Please print exactly the lines running from the one that contains "obj.data.transform(world)" to the end of the data, with both lines included.
** Begin **
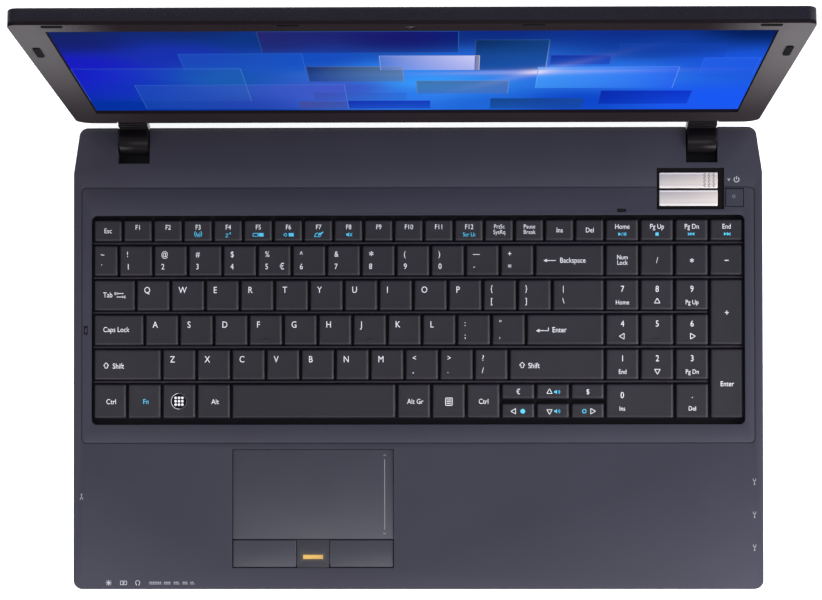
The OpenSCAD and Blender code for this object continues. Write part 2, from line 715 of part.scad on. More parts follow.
module display_port() color("#2b4a86") {
    difference() {
        block(port_x - 0.6, port_x + 10, vga_y - vga_w / 2, vga_y + vga_w / 2,
            floor_z + 3.4, floor_z + 13.6);
        for (sy = [-1, 1]) rod_x(port_x - 3, port_x + 6, vga_y + sy * 12.5, floor_z + 8.5, 1.5);
        block(port_x - 3, port_x + 4.5, vga_y - 8.5, vga_y + 8.5, floor_z + 4.8, floor_z + 12.2);
    }
    block(port_x - 0.4, port_x + 5, vga_y - 7.8, vga_y + 7.8, floor_z + 5.5, floor_z + 11.5);
}

module audio_jacks() color("#202024") for (y = jack_y) difference() {
    union() {
        block(port_x + 0.2, port_x + 13, y - 4, y + 4, board_top, board_top + 7);
        rod_x(port_x - 1.6, port_x + 1, y, jack_z, jack_ring_r);
    }
    rod_x(port_x - 3, port_x + 11, y, jack_z, jack_r);
}

module dc_inlet() color("#202024") {
    difference() {
        union() {
            block(port_x + 0.2, port_x + 13, dc_y - 5, dc_y + 5, inner_floor_z, jack_z + 4);
            rod_x(port_x - 1.4, port_x + 1, dc_y, jack_z, dc_r);
        }
        rod_x(port_x - 3, port_x + 10, dc_y, jack_z, 2.8);
    }
    rod_x(port_x - 0.4, port_x + 11, dc_y, jack_z, 0.8);
}

module card_reader() color("#8e8e94") difference() {
    block(card_x - card_w / 2 - 0.8, card_x + card_w / 2 + 0.8, front_y + wall + 0.1, front_y + wall + 30,
        board_top, board_top + 4.8);
    block(card_x - card_w / 2 + 0.6, card_x + card_w / 2 - 0.6, front_y, front_y + wall + 27,
        board_top + 0.6, board_top + 4);
}

module hinge_brackets() color("#8c8c92") both_hinges() {
    x = cut_w / 2 + pocket_wall + 0.2;
    block(x, x + 2, hinge_y - 7, rear_y - wall - 0.2, inner_floor_z, hinge_z + 2.7);
    block(x, x + 10, hinge_y - 12, rear_y - wall - 0.2, inner_floor_z, inner_floor_z + 1.5);
    rod_x(-drum_w / 2 + 2, x + 2, hinge_y, hinge_z, pin_r);
}

// ---------------------------------------------------------------- disc drive

module drive_case() color("#9c9ca2") difference() {
    block(drive_x0, drive_x1 - 0.4, drive_y - drive_w / 2, drive_y + drive_w / 2,
        drive_z, drive_z + drive_h - 0.1);
    block(drive_x0 + 1, drive_x1 + 5, drive_y - drive_w / 2 + 0.6, drive_y + drive_w / 2 - 0.6,
        drive_z + 0.6, drive_z + drive_h - 0.7);
}

module disc_tray() color("#2b2b31") difference() {
    union() {
        block(drive_x0 + 1.5, drive_x1 + 0.2, drive_y - tray_w / 2, drive_y + tray_w / 2,
            drive_z + 0.9, drive_z + 8);
        block(drive_x1, drive_x1 + wall, drive_y - drive_w / 2, drive_y + drive_w / 2,
            drive_z + 0.2, drive_z + drive_h - 0.2);
    }
    rod(disc_x, drive_y, drive_z + 6.4, disc_r, 5);
    rod(disc_x, drive_y, drive_z + 4, 16, 6);
    rod(disc_x, drive_y, 0, shaft_r + running, 20);
    // slot for the reading lens
    plate(disc_x + 28, drive_y, drive_z + 5.4, 36, 14, 4, 3);
    // eject button and emergency hole
    block(drive_x1 - 2, drive_x1 + 5, eject_y - eject_w / 2 - fit, eject_y + eject_w / 2 + fit,
        drive_z + 5 - fit, drive_z + 7.4 + fit);
}

module disc_spindle() color("#55555b") {
    rod(disc_x, drive_y, drive_z + 4.3, 13, 2.5);
    rod(disc_x, drive_y, drive_z + 6.7, 7.4, 2.6);
    rod(disc_x, drive_y, drive_z + 1.2, shaft_r, 4);
}

module eject_button() color("#3a3a40")
    block(drive_x1 - 0.8, drive_x1 + wall - 0.1, eject_y - eject_w / 2, eject_y + eject_w / 2,
        drive_z + 5, drive_z + 7.4);

// ---------------------------------------------------------------- lid

module on_lid() {
    translate([0, hinge_y, hinge_z]) rotate([lid_lean, 0, 0]) children();
}

// Outline of the lid, moved in by inset, in the lid's own frame
module lid_outline(inset = 0) {
    w1 = lid_w / 2 - inset;
    w0 = w1 - lid_taper / 2;
    y0 = lid_start + inset;
    y1 = lid_start + lid_len - inset;
    r = max(5 - inset, 0.5);
    r0 = max(9 - inset, 0.5);
    polygon([[-w0 + r0, y0], [w0 - r0, y0], [w0, y0 + r0], [w1, y1 - r], [w1 - r, y1], [-w1 + r, y1],
        [-w1, y1 - r], [-w0, y0 + r0]]);
    for (sx = [-1, 1]) {
        translate([sx * (w0 - r0), y0 + r0]) circle(r0);
        translate([sx * (w1 - r), y1 - r]) circle(r);
    }
}

module lid_slab(z0, z1, inset = 0) {
    translate([0, 0, z0]) linear_extrude(z1 - z0) lid_outline(inset);
}

screen_y = lid_start + chin_h;
webcam_y = (screen_y + screen_h + lid_start + lid_len) / 2;

module hinge_notches() {
    for (sx = [-1, 1]) block(sx * hinge_span / 2 - drum_w / 2 - fit, sx * hinge_span / 2 + drum_w / 2 + fit,
        lid_start - 5, lid_start + lid_skin + 1, lid_back - 1, lid_face + 1);
}

module lid_back_cover() color("#34343c") on_lid() difference() {
    lid_slab(lid_back, lid_face - bezel_t);
    lid_slab(lid_back + lid_skin, lid_face, lid_skin);
    hinge_notches();
}

module lid_bezel() color("#1c1c20") on_lid() difference() {
    lid_slab(lid_face - bezel_t, lid_face);
    block(-screen_w / 2, screen_w / 2, screen_y, screen_y + screen_h, lid_back, 0);
    hinge_notches();
    rod(0, webcam_y, lid_face - bezel_t - 1, 2.5 + fit, 5);
    rod(12, webcam_y, lid_face - bezel_t - 1, 0.5, 5);
}

module display_panel() color("#12225e") on_lid()
    block(-screen_w / 2 - panel_margin, screen_w / 2 + panel_margin, screen_y - panel_margin,
        screen_y + screen_h + panel_margin, lid_back + lid_skin + 0.2, lid_face - bezel_t - 0.05);

module webcam_module() color("#101014") on_lid() {
    block(-20, 20, screen_y + screen_h + panel_margin + fit, lid_start + lid_len - lid_skin - fit,
        lid_face - bezel_t - 1.4, lid_face - bezel_t - 0.05);
    rod(0, webcam_y, lid_face - bezel_t - 0.05, 2.5, bezel_t - 0.15);
}

module hinge_arms() color("#16161a") on_lid() for (sx = [-1, 1]) translate([sx * hinge_span / 2, 0, 0])
    difference() {
        union() {
            rod_x(-drum_w / 2, drum_w / 2, 0, 0, drum_r);
            block(-drum_w / 2, drum_w / 2, 0, lid_start + lid_skin + 0.5, lid_back + 0.3, lid_face + 1.6);
            // metal strap that is screwed inside the lid
            block(-drum_w / 2, drum_w / 2, lid_start, screen_y - panel_margin - 1, lid_back + lid_skin,
                lid_face - bezel_t - 0.1);
        }
        rod_x(-drum_w, drum_w, 0, 0, pin_r + running);
        block(-drum_w, drum_w, lid_start - 2.2, lid_start + 20, lid_face, lid_face + 5);
    }

module lid_bumpers() color("#0e0e10") on_lid() {
    for (sx = [-1, 1]) plate(sx * (lid_w / 2 - 7.2), lid_start + 177, lid_face, 3.6, 19, closed_gap - 0.2, 1.7);
    for (x = [-167.5, -57.3, 57.3, 167.5]) plate(x, webcam_y + 4, lid_face, 10, 3.4, 0.5, 0.8);
}

// ---------------------------------------------------------------- buttons and keys

module power_button() color("#c9c3c4")
    block(bar_x0, bar_x0 + bar_w, bar_y[1], bar_y[1] + bar_d, deck_z - 2.2, deck_z - 0.2);

module launch_button() color("#c9c3c4")
    block(bar_x0, bar_x0 + bar_w, bar_y[0], bar_y[0] + bar_d, deck_z - 2.2, deck_z - 0.2);

module small_key() color("#3f3f49")
    block(small_x0 + fit, small_x1 - fit, small_y0 + fit, small_y1 - fit, deck_z - 2.2, deck_z - 0.1);

module touchpad_button(x0, x1) {
    block(x0, x1, buttons_front_y + fit, pad_front_y - fit, pad_button_z, deck_z - 0.4);
}

module touchpad_button_left() color("#3c3c44")
    touchpad_button(pad_x - pad_w / 2 + fit, pad_x - finger_w / 2 - fit);

module touchpad_button_right() color("#3c3c44")
    touchpad_button(pad_x + finger_w / 2 + fit, pad_x + pad_w / 2 - fit);

module function_keys() color("#28272c")
    for (i = [0:F_KEYS + 3]) key(f_cell(i)[0], keys_y + f_key_d, f_cell(i)[1], f_key_d);

module number_keys() color("#28272c") key_row(NUMBER_ROW, 0, 0, 12);
module backspace_key() color("#28272c") key_row(NUMBER_ROW, 0, 13, 13);
module tab_key() color("#28272c") key_row(TOP_ROW, 1, 0, 0);
module top_letter_keys() color("#28272c") key_row(TOP_ROW, 1, 1, 13);
module caps_lock_key() color("#28272c") key_row(HOME_ROW, 2, 0, 0);
module home_letter_keys() color("#28272c") key_row(HOME_ROW, 2, 1, 11);
module enter_key() color("#28272c") key_row(HOME_ROW, 2, 12, 12);
module left_shift_key() color("#28272c") key_row(BOTTOM_ROW, 3, 0, 0);
module bottom_letter_keys() color("#28272c") key_row(BOTTOM_ROW, 3, 1, 10);
module right_shift_key() color("#28272c") key_row(BOTTOM_ROW, 3, 11, 11);
module modifier_keys() color("#28272c") {
    key_row(SPACE_ROW, 4, 0, 3);
    key_row(SPACE_ROW, 4, 5, 7);
}
module space_bar() color("#28272c") key_row(SPACE_ROW, 4, 4, 4);
module arrow_keys() color("#28272c")
    for (i = [0:5]) key(arrow_cell(i)[0], arrow_cell(i)[1], key_pitch, last_line_d / 2);
module numpad_keys() color("#28272c") {
    for (c = [0:2], l = [0:3]) numpad_key(c, l);
    numpad_key(3, 0);
    numpad_key(2, 4);
}
module numpad_plus_key() color("#28272c") numpad_key(3, 1, 1, 2);
module numpad_enter_key() color("#28272c") numpad_key(3, 3, 1, 2);
module numpad_zero_key() color("#28272c") numpad_key(0, 4, 2);

bottom_case();
top_case();
keyboard_plate();
button_panel();
touchpad_plate();
fingerprint_bezel();
fingerprint_sensor();
rubber_feet();
case_screws();
memory_cover();
motherboard();
heatsink();
fan_housing();
fan_impeller();
memory_modules();
hard_drive();
drive_case();
disc_tray();
disc_spindle();
eject_button();
battery_pack();
battery_latch_left();
battery_latch_right();
speakers();
usb_ports();
lan_port();
display_port();
audio_jacks();
dc_inlet();
card_reader();
hinge_brackets();
lid_back_cover();
lid_bezel();
display_panel();
webcam_module();
hinge_arms();
lid_bumpers();
power_button();
launch_button();
small_key();
touchpad_button_left();
touchpad_button_right();
function_keys();
number_keys();
top_letter_keys();
home_letter_keys();
bottom_letter_keys();
modifier_keys();
arrow_keys();
numpad_keys();
backspace_key();
tab_key();
caps_lock_key();
enter_key();
left_shift_key();
right_shift_key();
space_bar();
numpad_plus_key();
numpad_enter_key();
numpad_zero_key();
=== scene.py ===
# %% [markdown]
# # An open laptop computer
#
# This notebook dresses a measured model of a 15.6 inch laptop. The model arrives as a fixed frame:
# sixty solids, each in its place, riding on the bodies that move. Nothing in the frame is shifted or
# reshaped here. Cell by cell, plain solids get a finish, or give way to a finer piece of the same size.
# The frame could be rebuilt in Blender by hand, but then the looks and the mechanism would drift apart,
# so every place below is read from the frame itself.

# %% Load the measured frame
import json
import math
import bmesh
import bpy
from mathutils import Matrix, Vector


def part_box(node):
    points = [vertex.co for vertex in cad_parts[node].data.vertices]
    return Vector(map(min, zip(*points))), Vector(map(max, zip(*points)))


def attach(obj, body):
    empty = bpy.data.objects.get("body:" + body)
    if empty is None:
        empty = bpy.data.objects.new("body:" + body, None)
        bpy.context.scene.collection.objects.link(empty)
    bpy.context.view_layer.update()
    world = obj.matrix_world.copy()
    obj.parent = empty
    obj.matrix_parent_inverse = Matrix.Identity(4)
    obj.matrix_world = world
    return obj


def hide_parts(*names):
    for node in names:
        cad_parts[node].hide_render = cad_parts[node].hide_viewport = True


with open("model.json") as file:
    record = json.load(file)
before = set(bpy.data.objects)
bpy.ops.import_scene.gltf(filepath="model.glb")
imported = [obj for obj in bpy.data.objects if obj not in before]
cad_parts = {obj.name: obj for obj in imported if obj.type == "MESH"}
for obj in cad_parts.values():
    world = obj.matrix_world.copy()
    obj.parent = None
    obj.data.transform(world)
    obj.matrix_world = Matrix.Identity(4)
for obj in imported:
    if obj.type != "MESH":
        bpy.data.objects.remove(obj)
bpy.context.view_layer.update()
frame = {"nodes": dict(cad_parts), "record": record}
nodes = frame["nodes"]
body_of_node = {n: b for b, names in frame["record"]["behaviour"]["bodies"].items() for n in names}
slot_of_node = {p["node"]: p["material_slot"] for p in frame["record"]["subparts"]}
MM = 0.001

# %% [markdown]
# Every later measure starts from a few lines of the real object: the plane of the deck, the rear and
# front edges, the cell grid of the keyboard. Reading them from the boxes of the nodes keeps the looks in
# step if a size changes. The keyboard grid starts at the left edge of the first keycap, less half the gap
# between two caps, and its rear line is the rear of the number keys. Caps side by side stand closer
# together than the lines do.

# %% Datum lines of the base and the keyboard
deck_low, deck_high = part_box("top_case")
DECK = deck_high.z
FRONT, REAR = deck_low.y, deck_high.y
SIDE = deck_high.x
SIDE_GAP, LINE_GAP = 1.0 * MM, 1.7 * MM
num_low, num_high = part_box("number_keys")
all_low, all_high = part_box("function_keys")
KX = all_low.x - SIDE_GAP / 2
KY = num_high.y + LINE_GAP / 2
PITCH = num_high.y - num_low.y + LINE_GAP
KEY_TOP = num_high.z
print(f"deck {DECK / MM:.1f} mm, key pitch {PITCH / MM:.2f} mm, key grid from {KX / MM:.1f}, {KY / MM:.1f}")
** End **
▶ SOLUTION TO THE EXERCISE
    obj.data.transform(world)
    obj.matrix_world = Matrix.Identity(4)
for obj in imported:
    if obj.type != "MESH":
        bpy.data.objects.remove(obj)
bpy.context.view_layer.update()
frame = {"nodes": dict(cad_parts), "record": record}
nodes = frame["nodes"]
body_of_node = {n: b for b, names in frame["record"]["behaviour"]["bodies"].items() for n in names}
slot_of_node = {p["node"]: p["material_slot"] for p in frame["record"]["subparts"]}
MM = 0.001

# %% [markdown]
# Every later measure starts from a few lines of the real object: the plane of the deck, the rear and
# front edges, the cell grid of the keyboard. Reading them from the boxes of the nodes keeps the looks in
# step if a size changes. The keyboard grid starts at the left edge of the first keycap, less half the gap
# between two caps, and its rear line is the rear of the number keys. Caps side by side stand closer
# together than the lines do.

# %% Datum lines of the base and the keyboard
deck_low, deck_high = part_box("top_case")
DECK = deck_high.z
FRONT, REAR = deck_low.y, deck_high.y
SIDE = deck_high.x
SIDE_GAP, LINE_GAP = 1.0 * MM, 1.7 * MM
num_low, num_high = part_box("number_keys")
all_low, all_high = part_box("function_keys")
KX = all_low.x - SIDE_GAP / 2
KY = num_high.y + LINE_GAP / 2
PITCH = num_high.y - num_low.y + LINE_GAP
KEY_TOP = num_high.z
print(f"deck {DECK / MM:.1f} mm, key pitch {PITCH / MM:.2f} mm, key grid from {KX / MM:.1f}, {KY / MM:.1f}")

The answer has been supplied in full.